▶ AIM OF THE EXERCISE
Reproduce each line of the material precisely.

▶ RECORD EXCERPTS
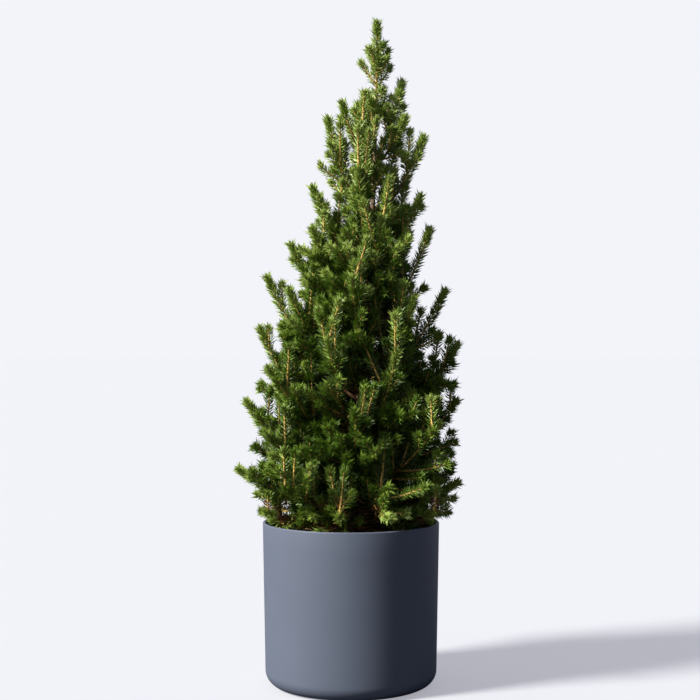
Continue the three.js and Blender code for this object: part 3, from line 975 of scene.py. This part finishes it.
# %% Inner, low and bare shoots
INNER_SHOOTS = 165
INNER_HEIGHTS = (158 * MM, 440 * MM)
INNER_CROWDING = 1.3  # more than 1 puts more of them near the compost
INNER_REACH = 0.68  # of the crown's radius at that height
INNER_LENGTHS = (0.7, 1.2)
INNER_RISE = (0.1, 0.95)
LEAST_RISE = 0.2  # of that, for the lowest
INNER_CLOTHED = 0.25
LOW_SHOOTS = {"count": 22, "turns": (-40, 80), "heights": (157 * MM, 176 * MM),
              "rises": (0.02, 0.3), "lengths": (55 * MM, 85 * MM)}
BARE_TWIGS = {"count": 18, "turns": (190, 380), "heights": (156 * MM, 172 * MM),
              "rises": (0.02, 0.5), "lengths": (45 * MM, 82 * MM)}
BARE_WOOD = (1.1 * MM, 0.6 * MM)


def line_from_trunk(height, turn, rise, length):
    away = unit(np.array([math.cos(turn), math.sin(turn), rise]))
    return bowed_line(trunk_point(height), away, length)


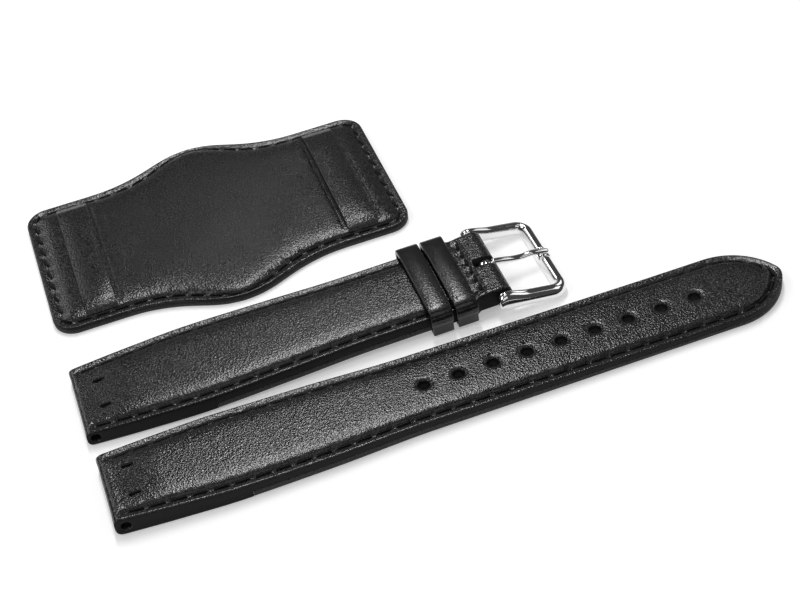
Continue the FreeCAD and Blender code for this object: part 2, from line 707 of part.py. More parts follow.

▶ OUTPUT OF THE EXERCISE
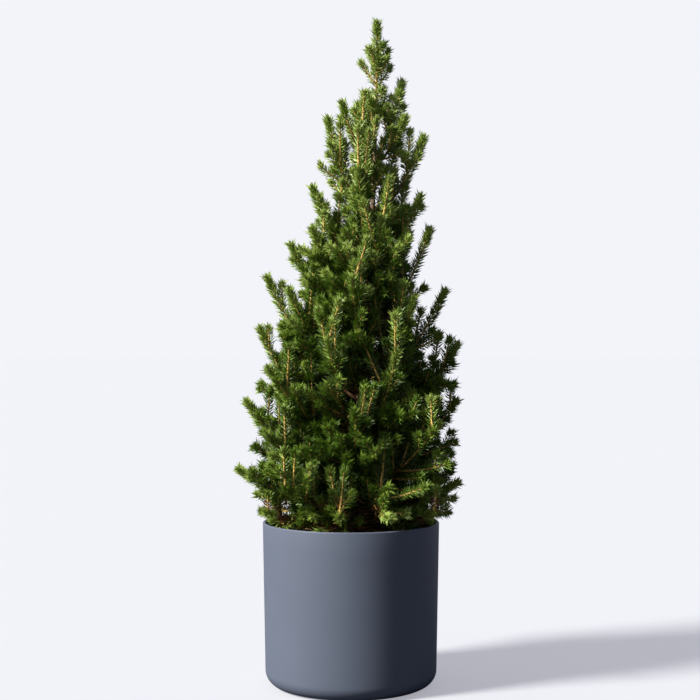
Continue the three.js and Blender code for this object: part 3, from line 975 of scene.py. This part finishes it.
# %% Inner, low and bare shoots
INNER_SHOOTS = 165
INNER_HEIGHTS = (158 * MM, 440 * MM)
INNER_CROWDING = 1.3  # more than 1 puts more of them near the compost
INNER_REACH = 0.68  # of the crown's radius at that height
INNER_LENGTHS = (0.7, 1.2)
INNER_RISE = (0.1, 0.95)
LEAST_RISE = 0.2  # of that, for the lowest
INNER_CLOTHED = 0.25
LOW_SHOOTS = {"count": 22, "turns": (-40, 80), "heights": (157 * MM, 176 * MM),
              "rises": (0.02, 0.3), "lengths": (55 * MM, 85 * MM)}
BARE_TWIGS = {"count": 18, "turns": (190, 380), "heights": (156 * MM, 172 * MM),
              "rises": (0.02, 0.5), "lengths": (45 * MM, 82 * MM)}
BARE_WOOD = (1.1 * MM, 0.6 * MM)


def line_from_trunk(height, turn, rise, length):
    away = unit(np.array([math.cos(turn), math.sin(turn), rise]))
    return bowed_line(trunk_point(height), away, length)


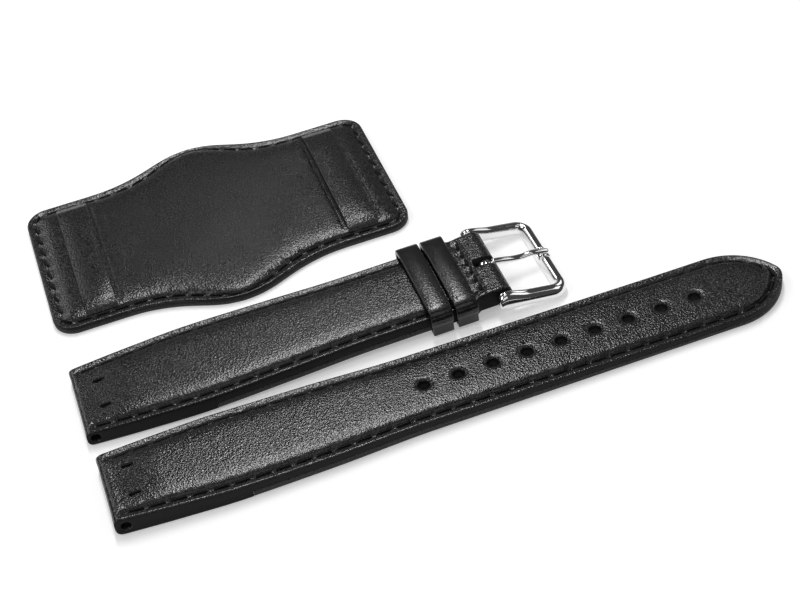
Continue the FreeCAD and Blender code for this object: part 2, from line 707 of part.py. More parts follow.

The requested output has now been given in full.